The preferred musical accompaniment in most NBA arenas is hip-hop, but it's a country classic that best defines the current state of the Celtics - "On the Road Again." If Willie Nelson were going to pen a version of his hit for Boston's basketball team, it would go, "On the road again, where the Celtics just can't seem to win . . ."
Well, at least in the playoffs.
The NBA's best road team during the regular season with a 31-10 mark, the Celtics are 0-6 in the 2008 postseason, and if they want to raise banner No. 17, they're going to have to find a way to win away from home. Since the NBA moved to a four-round playoff format in 1984, the fewest road wins of any NBA champion is three, according to the Elias Sports Bureau. The 1984 Celtics and 1988 Lakers both won three games on the road, although it should be noted that first-round playoff series were best-of-five until 2003.
The road to the Finals goes through the Detroit Pistons or, more precisely, Auburn Hills, Mich. The Pistons defeated the Celtics, 103-97, in Game 2 of the Eastern Conference finals Thursday night, handing Boston its first loss on the parquet in the postseason. With the series tied, 1-1, and shifting to The Palace of Auburn Hills for Games 3 and 4, the Celtics must find a path to victory on the road or they're heading home for good. Boston gets another crack at an elusive road victory tonight.
"We have no choice now but to get it done on the road, as well as take care of home," Celtics captain Paul Pierce said following Game 2. "If we're going to win this series, we've got to protect home for the rest of the series and try to get one on the road."
Guard Ray Allen, who rediscovered his shooting touch in Game 2, said the Celtics are approaching these road games as a blank slate. They don't see themselves as 0-6 on the road, dropping all three games in series against the Hawks and Cavaliers.
"That was the last two rounds," said Allen. "I don't think we look at it or think about it like it's a hang-up, like we can't come out and win a basketball game because we're not in a building full of green and white."
If the Celtics needed an additional confidence-booster, it should come from the fact that they've beaten Detroit at The Palace this season, scoring a season-defining 92-85 victory Jan. 5, a win that improved them to 29-3 on the season, established them as legitimate title contenders, and snapped Detroit's 11-game winning streak. In that game, which was played at a playoff-like pitch, Boston got a career-high 20 points off the bench from Glen Davis.
"I hope it helps that we won the last time we played there," said Celtics coach Doc Rivers. "Having said that, even if we hadn't, we still have to go win."
Rivers was asked yesterday what the difference has been between his team's road play in the regular season and in the playoffs. He said that during the regular season, his team executed well on the road, rebounding well and playing great defense.
"We've done some of those things. We just haven't done them all for 48 minutes, and in the playoffs you have to," Rivers said.

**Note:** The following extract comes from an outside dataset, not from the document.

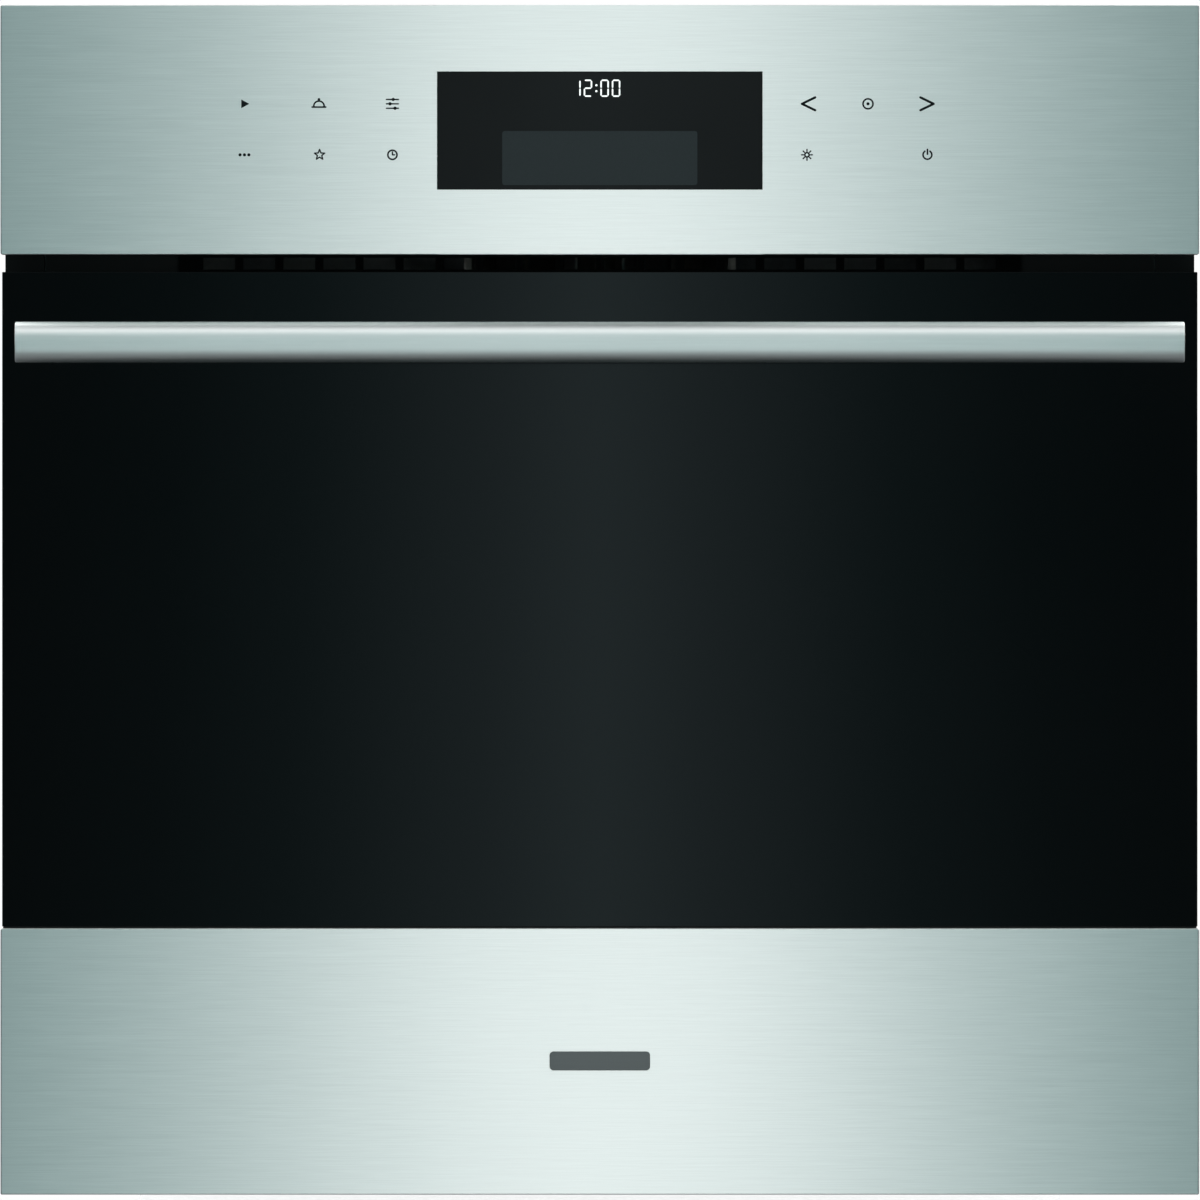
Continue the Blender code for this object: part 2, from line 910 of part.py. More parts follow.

The biggest difference has come on the defensive end. At home, the Celtics have allowed opponents to shoot just 39.1 percent from the field and score 81.6 points per game, but on the road those numbers jump to 45.7 percent and 95.3 points, according to Elias Sports Bureau.
"Defensively, we just need a great effort," said Rivers. "But I really believe we'll be fine on this trip coming up."
After the Pistons took Game 2, Celtics forward P.J. Brown remarked that Detroit played in desperation mode. That's the mode the Celtics are in now because they can't afford to come back to Boston trailing, 3-1.
"Urgency, desperation, those are two good words to use because the home-court advantage has really swung in their favor with them having won on our floor," said Allen. "We got to go and try to get that back."
Before they lost to Detroit, the Celtics, who have home-court advantage throughout the playoffs, deflected questions about their road woes by stating that if they won all of their home games, they'd be NBA champions. Well, that's no longer an option, and it was never a realistic one, anyway.
"At some point you're going to have to win on the road," said guard Eddie House, "and I don't think there is any better time to do it than now."